How and why trays came between hands
Above, you can see a change tray on the checkout counter at Family Mart, one of Japan's biggest convenience store chains. This is the standard, plastic type of change tray, or tsurisen torei, in Japanese. There are other terms for it, such as karuton or koin torei, which just sound like the English words, "carton" and "coin tray," transcribed into Japanese.
In some restaurants and shops, you'll see nicer, leather or wooden versions of these trays. According to The Japan Times, they've been in use for over a century, with a dictionary of new words logging one reference to them in 1918. At the tail end of the Edo Period, 50 years before that, most merchants were still letting customers run up tabs, to be settled twice annually. The advent of cash sales in Japan's first department store, Mitsukoshi (which opened its main branch in Nihonbashi, Tokyo, in 1914), may have helped turn the tide in favor of change trays.

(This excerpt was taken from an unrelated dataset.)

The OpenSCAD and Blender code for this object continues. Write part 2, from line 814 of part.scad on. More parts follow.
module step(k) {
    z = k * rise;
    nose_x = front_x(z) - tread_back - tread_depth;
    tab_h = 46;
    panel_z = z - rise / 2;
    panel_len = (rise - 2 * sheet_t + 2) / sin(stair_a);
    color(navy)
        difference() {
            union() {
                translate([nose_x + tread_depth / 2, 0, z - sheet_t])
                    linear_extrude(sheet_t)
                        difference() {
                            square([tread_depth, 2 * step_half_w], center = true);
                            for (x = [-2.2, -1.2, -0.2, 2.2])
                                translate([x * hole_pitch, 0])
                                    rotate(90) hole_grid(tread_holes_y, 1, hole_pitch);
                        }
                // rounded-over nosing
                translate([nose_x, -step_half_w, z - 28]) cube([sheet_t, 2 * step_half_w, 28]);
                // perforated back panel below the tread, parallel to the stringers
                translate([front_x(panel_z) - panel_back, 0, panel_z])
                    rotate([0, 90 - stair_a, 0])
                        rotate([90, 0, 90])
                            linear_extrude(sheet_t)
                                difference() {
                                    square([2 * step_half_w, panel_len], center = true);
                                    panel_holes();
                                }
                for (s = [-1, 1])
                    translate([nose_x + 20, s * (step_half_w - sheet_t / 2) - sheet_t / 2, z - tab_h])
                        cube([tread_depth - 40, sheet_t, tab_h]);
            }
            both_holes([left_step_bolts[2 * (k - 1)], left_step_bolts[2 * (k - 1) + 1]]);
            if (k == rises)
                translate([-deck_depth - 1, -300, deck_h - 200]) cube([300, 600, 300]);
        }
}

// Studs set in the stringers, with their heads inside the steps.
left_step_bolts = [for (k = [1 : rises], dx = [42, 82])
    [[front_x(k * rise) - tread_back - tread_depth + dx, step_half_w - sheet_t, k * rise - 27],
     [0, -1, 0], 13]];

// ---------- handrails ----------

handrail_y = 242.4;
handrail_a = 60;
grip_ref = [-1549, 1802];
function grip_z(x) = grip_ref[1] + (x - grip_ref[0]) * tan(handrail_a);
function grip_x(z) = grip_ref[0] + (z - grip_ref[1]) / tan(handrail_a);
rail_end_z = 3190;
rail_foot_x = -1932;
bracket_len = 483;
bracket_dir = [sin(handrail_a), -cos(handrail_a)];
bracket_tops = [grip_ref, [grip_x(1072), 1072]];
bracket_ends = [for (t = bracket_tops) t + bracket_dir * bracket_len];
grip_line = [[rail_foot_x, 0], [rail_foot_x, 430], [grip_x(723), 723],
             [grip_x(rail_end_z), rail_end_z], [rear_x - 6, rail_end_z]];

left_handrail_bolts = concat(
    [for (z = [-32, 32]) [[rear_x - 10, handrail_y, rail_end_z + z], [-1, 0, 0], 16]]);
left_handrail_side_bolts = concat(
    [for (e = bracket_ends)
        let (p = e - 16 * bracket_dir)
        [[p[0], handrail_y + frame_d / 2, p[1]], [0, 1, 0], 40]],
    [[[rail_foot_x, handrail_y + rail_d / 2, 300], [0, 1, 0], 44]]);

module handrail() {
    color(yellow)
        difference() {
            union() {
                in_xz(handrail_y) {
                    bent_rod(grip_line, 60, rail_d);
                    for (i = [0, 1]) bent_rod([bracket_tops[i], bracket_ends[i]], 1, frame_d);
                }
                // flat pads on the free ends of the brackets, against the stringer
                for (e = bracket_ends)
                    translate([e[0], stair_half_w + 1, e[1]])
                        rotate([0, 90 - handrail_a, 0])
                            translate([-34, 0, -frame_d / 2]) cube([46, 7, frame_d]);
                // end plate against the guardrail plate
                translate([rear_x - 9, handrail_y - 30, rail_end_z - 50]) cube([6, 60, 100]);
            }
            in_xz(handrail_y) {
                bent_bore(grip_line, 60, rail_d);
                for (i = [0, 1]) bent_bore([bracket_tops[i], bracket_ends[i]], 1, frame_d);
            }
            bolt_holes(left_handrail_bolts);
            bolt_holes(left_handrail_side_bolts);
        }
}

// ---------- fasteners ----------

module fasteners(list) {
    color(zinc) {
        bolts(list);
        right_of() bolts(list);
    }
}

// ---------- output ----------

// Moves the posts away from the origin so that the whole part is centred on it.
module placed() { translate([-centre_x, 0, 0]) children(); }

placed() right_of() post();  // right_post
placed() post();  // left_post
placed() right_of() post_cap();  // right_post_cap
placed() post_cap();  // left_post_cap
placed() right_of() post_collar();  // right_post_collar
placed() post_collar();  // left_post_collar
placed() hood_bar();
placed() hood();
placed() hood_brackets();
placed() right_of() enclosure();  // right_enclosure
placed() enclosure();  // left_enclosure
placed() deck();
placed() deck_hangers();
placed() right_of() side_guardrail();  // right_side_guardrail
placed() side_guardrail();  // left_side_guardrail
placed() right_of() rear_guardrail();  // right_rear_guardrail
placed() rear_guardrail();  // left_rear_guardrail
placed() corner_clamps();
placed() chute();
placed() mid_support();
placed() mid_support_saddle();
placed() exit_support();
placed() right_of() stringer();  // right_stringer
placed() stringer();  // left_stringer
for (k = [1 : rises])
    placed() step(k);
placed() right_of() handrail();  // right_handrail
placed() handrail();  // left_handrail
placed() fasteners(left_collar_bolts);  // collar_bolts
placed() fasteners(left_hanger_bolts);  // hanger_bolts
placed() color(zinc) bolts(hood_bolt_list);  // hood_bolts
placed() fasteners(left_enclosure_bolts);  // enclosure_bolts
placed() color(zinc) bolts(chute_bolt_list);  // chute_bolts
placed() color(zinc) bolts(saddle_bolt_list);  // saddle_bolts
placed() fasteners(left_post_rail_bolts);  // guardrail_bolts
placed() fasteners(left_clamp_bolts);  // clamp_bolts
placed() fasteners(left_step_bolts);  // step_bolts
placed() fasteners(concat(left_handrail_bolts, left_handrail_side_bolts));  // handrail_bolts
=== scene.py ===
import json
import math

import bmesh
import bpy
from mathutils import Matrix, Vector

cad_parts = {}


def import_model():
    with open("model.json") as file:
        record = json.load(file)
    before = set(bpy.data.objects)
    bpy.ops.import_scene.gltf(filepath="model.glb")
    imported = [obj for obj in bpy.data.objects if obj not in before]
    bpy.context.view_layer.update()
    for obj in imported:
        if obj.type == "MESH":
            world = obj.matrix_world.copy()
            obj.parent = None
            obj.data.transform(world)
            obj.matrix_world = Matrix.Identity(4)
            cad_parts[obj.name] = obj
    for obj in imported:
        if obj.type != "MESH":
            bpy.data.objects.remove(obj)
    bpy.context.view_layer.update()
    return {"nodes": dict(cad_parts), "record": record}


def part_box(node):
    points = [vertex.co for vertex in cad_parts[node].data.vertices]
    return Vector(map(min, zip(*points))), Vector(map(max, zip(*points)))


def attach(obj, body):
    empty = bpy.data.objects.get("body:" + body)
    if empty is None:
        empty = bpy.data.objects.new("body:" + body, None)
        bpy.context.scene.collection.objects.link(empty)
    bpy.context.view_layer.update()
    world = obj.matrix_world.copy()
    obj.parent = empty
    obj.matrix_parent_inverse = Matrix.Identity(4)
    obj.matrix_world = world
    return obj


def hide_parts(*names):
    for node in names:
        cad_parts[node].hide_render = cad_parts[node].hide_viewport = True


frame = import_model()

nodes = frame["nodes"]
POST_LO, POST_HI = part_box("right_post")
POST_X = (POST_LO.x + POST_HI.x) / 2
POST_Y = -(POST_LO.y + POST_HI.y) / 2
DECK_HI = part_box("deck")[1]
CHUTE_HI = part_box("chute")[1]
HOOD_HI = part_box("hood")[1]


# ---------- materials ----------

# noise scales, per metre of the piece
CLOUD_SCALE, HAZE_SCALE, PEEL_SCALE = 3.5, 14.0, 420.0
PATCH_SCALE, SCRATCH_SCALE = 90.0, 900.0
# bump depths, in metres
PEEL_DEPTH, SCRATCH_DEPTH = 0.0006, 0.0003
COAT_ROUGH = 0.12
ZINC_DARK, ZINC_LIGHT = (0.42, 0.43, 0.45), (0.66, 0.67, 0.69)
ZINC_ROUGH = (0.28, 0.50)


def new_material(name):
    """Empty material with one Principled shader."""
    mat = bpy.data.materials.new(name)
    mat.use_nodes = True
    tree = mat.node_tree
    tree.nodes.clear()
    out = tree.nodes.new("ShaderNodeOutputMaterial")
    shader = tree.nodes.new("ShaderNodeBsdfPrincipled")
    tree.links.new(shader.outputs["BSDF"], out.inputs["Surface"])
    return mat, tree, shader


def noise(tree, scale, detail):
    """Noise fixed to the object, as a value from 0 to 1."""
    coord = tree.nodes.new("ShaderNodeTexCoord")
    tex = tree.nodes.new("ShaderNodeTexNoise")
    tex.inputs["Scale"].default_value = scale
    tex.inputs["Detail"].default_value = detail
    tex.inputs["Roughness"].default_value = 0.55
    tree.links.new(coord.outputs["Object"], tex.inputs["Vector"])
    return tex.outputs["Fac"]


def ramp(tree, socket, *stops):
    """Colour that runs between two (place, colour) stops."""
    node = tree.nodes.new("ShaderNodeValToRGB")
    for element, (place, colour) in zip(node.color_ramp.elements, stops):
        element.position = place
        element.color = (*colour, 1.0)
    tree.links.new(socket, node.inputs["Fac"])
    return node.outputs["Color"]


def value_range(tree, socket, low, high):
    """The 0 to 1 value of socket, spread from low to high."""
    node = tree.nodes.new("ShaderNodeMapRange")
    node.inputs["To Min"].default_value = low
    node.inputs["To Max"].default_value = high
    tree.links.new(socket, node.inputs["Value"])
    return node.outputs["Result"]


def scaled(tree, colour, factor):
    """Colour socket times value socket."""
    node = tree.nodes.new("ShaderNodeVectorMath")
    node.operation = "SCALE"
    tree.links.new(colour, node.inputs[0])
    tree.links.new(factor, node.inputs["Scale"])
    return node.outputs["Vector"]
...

There are various theories why the tray trend stuck and became tradition. Some claim it's a simple sanitary measure. Others see it as a way to maintain personal space or let customers count out their money and confirm they haven't been shortchanged. One shopkeeper told the Times, "Japanese prefer not to touch other people's hands and the tray creates desirable distance. So you could say that using a tray is an expression of reserve as well as an extension of good customer service."
From change trays to semi-self-checkout
In the 2020s, methods for handling cash have continued to evolve in Japan, thanks in part to the pandemic. As stores started putting up plastic sheets between customers and cashiers, they also began pivoting to contactless forms of payment. At my local supermarket, OK Store, in Chofu, Tokyo, the checkout clerks now scan your purchases, but they no longer handle your money (so they're not technically "cashiers" anymore). Instead, when you get to the payment step, the clerks route you to a touchscreen, where you do a kind of supervised self-checkout, feeding the money into the machine yourself. This eliminates both the need for conventional change trays and the possibility of human error during the transaction process.
Coffee lovers might gravitate to Japan's 7-Elevens, where a similar "semi-self-checkout" system is now in place at most stores. Here again, trays have given way to change dispensers, where the register spits out your change like a vending machine would. The clerk never touches it. In 2025, the same chain is preparing to go full self-checkout with its registers so that customers do their own price scanning, too.
In the near future, your fingers might not even have to make contact with a touchscreen, as 7-Eleven Japan has also made headlines for testing out futuristic, floating hologram self-checkouts in select locations. Even if you never encounter that in your travels here, it helps to know that handing a cashier money is something tourists should never do when visiting Japan.